Jennings v. Rodriguez: Are noncitizens, under the INA, able to have bond hearings if their detention is over 6 months? Further, is the U.S. government responsible for providing relevant evidence of danger to keep noncitizens from being released? Lastly, should noncitizens have detention lengths geared in favor of release, with new bond hearings every 6 months?
Both of these cases question specifications within the INA regarding the status of immigrants in the United States. These cases are particularly important in light of the new administration being so focused on refining and restricting immigration laws.
Gill v. Whitford: This case calls into question the credibility of the Wisconsin district court’s decision on a recent gerrymandering plan. It questions if the court even had the stature to hear the state plan and if their decision that it was unconstitutional was wrong. It also calls into question the accuracy of the gerrymandering test that was used to determine if it was unconstitutional, and whether or not the defense can bring in its own evidence to support their plan if the ‘correct’ test was used. One of the biggest questions of this case is the accusation of this plan as partisan, and if this label was justified.
This case has the potential to set a serious precedent in the constitutionality of gerrymandering. More recently, politicians have begun to speak out against the use of gerrymandering to redistrict states to favor party lines, and this case can have the power to officially rule gerrymandering as unconstitutional.
National Association of Manufacturers v. Dept. of Defense: Does the Clean Water Act give the federal appeals courts the position to review the Environmental Protection Agency’s definition of the scope of the United States waters area? One of the main aspects of this case is the standards of pollution and run-off set by the EPA for U.S. waters. If the federal courts are able to review what the EPA considers U.S. waters, it can change the necessary limits that are in place before getting a permit. As of now, the restrictions limit what activities are permissible in U.S. waters, and thus whether or not permits are granted.
Jesner v. Arab Bank: Is corporate liability prohibited under the Alien Tort Statute?

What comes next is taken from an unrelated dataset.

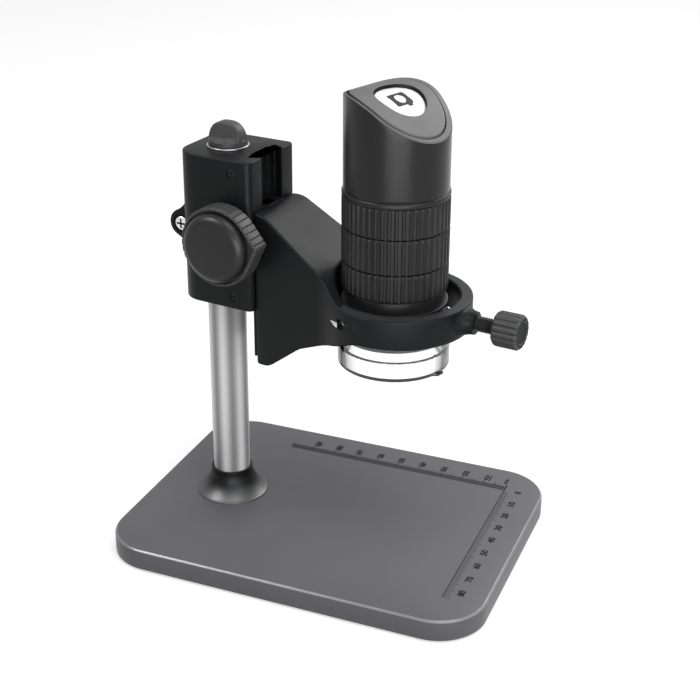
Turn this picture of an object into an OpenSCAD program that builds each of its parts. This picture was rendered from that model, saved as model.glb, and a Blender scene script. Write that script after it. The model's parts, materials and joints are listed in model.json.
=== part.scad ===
// Digital microscope on a bench stand. A ribbed camera barrel hangs in the ring of a
// rack-driven arm. The arm rides in a dovetail block on a round column over a ruled plate.
// Millimetres, +Z up. The origin is the centre of the plate's underside.

/* [Base] */
// Length of the plate, left to right
plate_l = 158; // [140:1:200]
// Width of the plate, front to back
plate_w = 119; // [100:1:160]
// Thickness of the plate
plate_t = 8.8; // [8:0.1:12]
// Radius of the plate's corners
plate_corner_r = 20; // [8:1:30]
// Bevel round the plate's top edge
plate_bevel = 0.7; // [0.2:0.1:1.5]
// Thickness of the rubber mat under the plate
mat_t = 0.8; // [0.5:0.1:2]
// Distance of the mat's edge from the plate's edge
mat_inset = 4; // [1:0.5:8]
// Radius of the bolt that holds the column
bolt_r = 3; // [2.5:0.1:3.5]
// Radius of that bolt's head
bolt_head_r = 5; // [4.5:0.1:6]
// Height of that bolt's head
bolt_head_h = 5; // [3:0.1:6]
// Length of that bolt's thread above the plate
bolt_reach = 9; // [6:0.5:12]

/* [Column] */
// Distance of the column's axis from the plate's centre
column_offset = 46.8; // [40:0.1:60]
// Outer radius of the column
column_r = 7.75; // [7:0.05:8.2]
// Gap between the column's top and the block's roof
roof_gap = 0.3; // [0.2:0.05:0.6]
// Wall of the column's tube
column_wall = 1.6; // [1:0.1:2.5]
// Free length of the column between the plate and the block
column_free = 93.2; // [80:0.1:120]
// Length of the plugs in the column's ends
plug_h = 12; // [10:0.5:16]
// Radius of the foot collar at the plate
collar_r = 15; // [12:0.5:20]
// Radius of the foot collar at its neck
collar_neck_r = 8.9; // [8.6:0.1:10]
// Height of the foot collar
collar_h = 11.8; // [8:0.2:16]

/* [Focus block] */
// Angle of the whole head about the column, seen from above
head_turn = -7.2; // [-180:0.1:180]
// Height of the block
block_h = 60.8; // [55:0.1:70]
// Width of the block, front to back
block_w = 33.6; // [32:0.1:40]
// Reach of the block behind the column's axis
block_rear = 12; // [11.6:0.1:18]
// Reach of the block in front of the column's axis
block_nose = 22.8; // [22.4:0.1:24]
// Radius of the block's rear corners
block_rear_r = 9.5; // [2:0.5:11]
// Radius of the block's nose corners
block_nose_r = 2.6; // [1:0.1:3]
// Thickness of the block's roof over the column
roof_t = 6.5; // [4:0.5:9]
// Width of the clamp slit
slit_w = 1.2; // [0.8:0.1:1.6]
// Radius of the clamp lug
lug_r = 6.2; // [5.6:0.1:7]
// Distance of the lug's centre from the column's axis
lug_reach = 15.2; // [14.6:0.1:18]
// Height of the lug's centre above the block's underside
lug_up = 28; // [22:0.5:34]
// Width of the lug, front to back
lug_w = 17; // [15:0.5:20]
// Radius of the clamp screw's thread
clamp_r = 2; // [1.5:0.1:2.2]
// Radius of the clamp screw's head
clamp_head_r = 3.5; // [3.2:0.1:3.8]
// Height of the clamp screw's head
clamp_head_h = 2.2; // [1.6:0.1:2.6]
// Radius of the gib screws' heads
gib_head_r = 1.8; // [1.4:0.1:1.9]
// Radius of the gib screws' threads
gib_r = 1.1; // [0.8:0.1:1.2]
// Length of the gib screws
gib_l = 7; // [5:0.5:9]
// Distance of each gib screw from the block's end
gib_inset = 5; // [4:0.5:8]

/* [Dovetail] */
// Width of the groove at its mouth
groove_mouth = 14.4; // [12.8:0.1:16]
// Width of the groove at its floor
groove_floor = 19; // [18.4:0.1:22]
// Depth of the groove
groove_d = 4.8; // [4.6:0.1:5.6]
// Width of the relief channel in the groove's floor
channel_w = 11; // [9:0.5:12]
// Depth of the relief channel
channel_d = 1; // [0.5:0.1:1.2]
// Clearance between the rail and its groove
rail_gap = 0.3; // [0.2:0.05:0.35]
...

The question of corporate liability has yet to be addressed in any Supreme Court case, even though there have been many cases related to this one argued in the Supreme Court before. The decision made on this case can determine if corporations can be held accountable in cases brought up by aliens.
Hamer v. Neighbourhood Housing Services of Chicago: Does the Federal Rule of Appellate Procedure dismiss a court of appeals’ possible jurisdiction over an appeal that is considered expired or does this just apply to certain things like waivers, forfeiture, and unique circumstances?
This case can define the line between two different rules applying to the appellate courts and the definition of timely appeals cases, which can determine if an appeal is valid or not.
District of Columbia v. Wesby: This case questions if officers have probable cause under the fourth amendment to arrest trespassers on a property owned by someone who says they have not given permissions to the people in there, and if this claim discredits the trespassers’ insistence of a clean mental state. Further, if there was no probable cause to arrest, are the officers subject to qualified immunity due to unclear law?
While this case specifically targets the fourth amendment, the breadth of a possible decision on this case can extend to breaches of power by officers of the law. The case can help to stop such abuses of power. This case will also help to determine whether Justice Neil Gorsuch’s interpretation of the constitution is strict or loose.
Although none of the decisions on the cases have been announced, the precedents that can be set throughout these court cases is especially pertinent and momentous as this is the first Supreme Court term since the inauguration of President Trump and his administration, and have the ability to invoke checks and balances against the administration.